The produced anti-PSA mAbs reacted differently with PSA-PCI complex. One view for interpreting these results may be the difference in PCI amounts in different samples. Especially, it is worth to note that our seminal fluid samples were obtained from an infertility clinic, and based on Kise et al's report, PCI levels could be extremely low in azoospermia (24). Thus, different concentrations of PCI in different samples could originate from the sources of samples. In addition, it could result from different reactivities of our mAbs with free PSA or PSA-PCI complexes that may lead to different densities of the observed bands. It is important to note that seminal fluid is mainly composed of free PSA (4). Therefore, the band densities of free PSA (∼30 kDa) were stronger than the bands related to PSA-PCI (90 kDa). Again the differences in reactivit-ies of our mAbs with free PSA and PSA-PCI could originate from their affinities to or specificities of free PSA or PSA-PCI.

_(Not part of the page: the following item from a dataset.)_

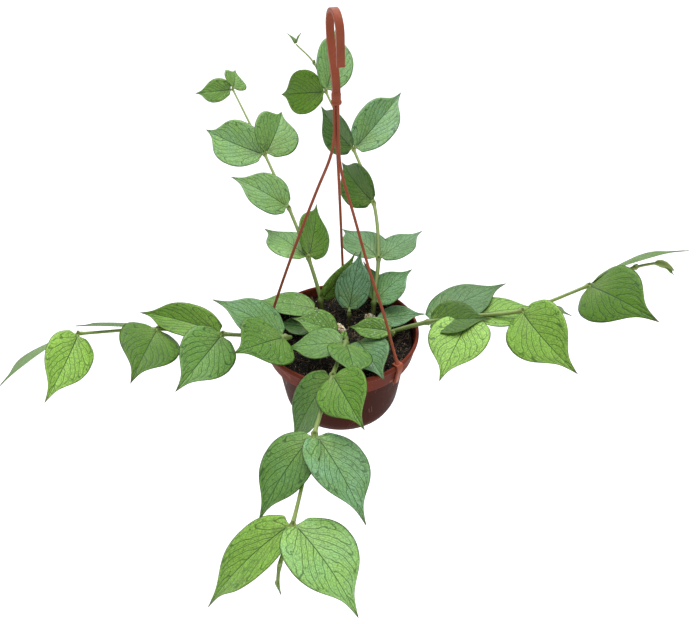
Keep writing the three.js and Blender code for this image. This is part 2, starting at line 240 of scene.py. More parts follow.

In addition to ELISA and western blot experiments that revealed functionality of our produced anti-PSA mAbs, the reactivities of the mAbs were also studied in IHC. In this regard, our findings demonstrated that all mAbs (except 2F9-F4) could detect the PSA in BPH and PCa tissues in IHC. Notably, IHC is a multi-step process with fixation and antigen retrieval which can cause molecular modifications leading to loss of mAb reactive epitopes (25). Hence, it is possible that the 2F9-F4 reactive epitope is subjected to such alterations. Furthermore, none of the mAbs showed any reactivity with the PSA negative brain cancer tissue implying their specificities for PSA.

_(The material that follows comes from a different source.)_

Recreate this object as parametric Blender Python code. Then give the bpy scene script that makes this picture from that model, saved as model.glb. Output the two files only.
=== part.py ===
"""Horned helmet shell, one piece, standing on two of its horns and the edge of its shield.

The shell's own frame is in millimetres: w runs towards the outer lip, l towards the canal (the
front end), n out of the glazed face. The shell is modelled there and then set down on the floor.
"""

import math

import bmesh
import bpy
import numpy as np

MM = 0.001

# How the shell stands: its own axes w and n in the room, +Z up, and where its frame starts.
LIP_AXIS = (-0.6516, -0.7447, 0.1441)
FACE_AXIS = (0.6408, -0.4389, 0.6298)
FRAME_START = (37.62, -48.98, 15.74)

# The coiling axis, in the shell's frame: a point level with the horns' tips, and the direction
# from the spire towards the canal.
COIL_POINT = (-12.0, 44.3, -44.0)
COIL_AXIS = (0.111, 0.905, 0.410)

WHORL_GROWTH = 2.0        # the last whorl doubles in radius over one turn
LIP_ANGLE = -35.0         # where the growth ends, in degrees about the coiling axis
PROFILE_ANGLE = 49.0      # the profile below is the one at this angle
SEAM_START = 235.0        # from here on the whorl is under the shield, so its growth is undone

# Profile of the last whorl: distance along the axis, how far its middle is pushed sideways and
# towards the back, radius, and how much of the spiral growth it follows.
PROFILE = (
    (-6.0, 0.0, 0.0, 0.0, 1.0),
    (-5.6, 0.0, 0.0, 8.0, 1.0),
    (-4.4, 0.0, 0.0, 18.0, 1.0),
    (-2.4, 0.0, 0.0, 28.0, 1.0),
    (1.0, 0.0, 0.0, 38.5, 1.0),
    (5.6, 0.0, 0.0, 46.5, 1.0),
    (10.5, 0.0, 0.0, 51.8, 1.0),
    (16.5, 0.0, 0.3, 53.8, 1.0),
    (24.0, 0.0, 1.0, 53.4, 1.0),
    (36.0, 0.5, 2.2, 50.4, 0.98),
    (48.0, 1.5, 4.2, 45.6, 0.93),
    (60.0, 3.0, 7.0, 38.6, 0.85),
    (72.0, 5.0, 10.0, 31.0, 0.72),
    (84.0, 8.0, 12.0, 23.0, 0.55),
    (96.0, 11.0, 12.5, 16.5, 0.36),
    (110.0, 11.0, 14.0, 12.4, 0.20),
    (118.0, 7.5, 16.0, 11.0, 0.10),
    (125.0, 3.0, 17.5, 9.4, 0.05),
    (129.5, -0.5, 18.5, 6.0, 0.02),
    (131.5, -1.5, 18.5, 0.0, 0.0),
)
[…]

In line with the present study, Baumgart et al produced anti-PSA mAbs by immunizing mice with PSA antigen and Freund's adjuvant to enhance the immune response (26). However, genetic immunization has not been so efficient as its protein counterpart (8).
Wu et al found multiple isoforms of PSA molecule which were able to form complexes with protease inhibitors (22). Black et al produced a panel of anti-PSA mAbs which recognized both free PSA and PSA-ACT and 1 mAb detected only free PSA (20).
IHC analysis of PSA expression in tumor tissues has been extensively used in the identification of the prostatic malignancies. In this regard, Lamp et al. assessed mAbs reactivities with PCa tissue samples by IHC (27). Liu et al also showed immunohistochemical reactivity of IgG mAbs with PCa tissues (28). PSA is considered as a reliable target for antibody-based approaches based on the correlation of PSA with tumor volume and tissue specificity and its suitable epitope distribution (20).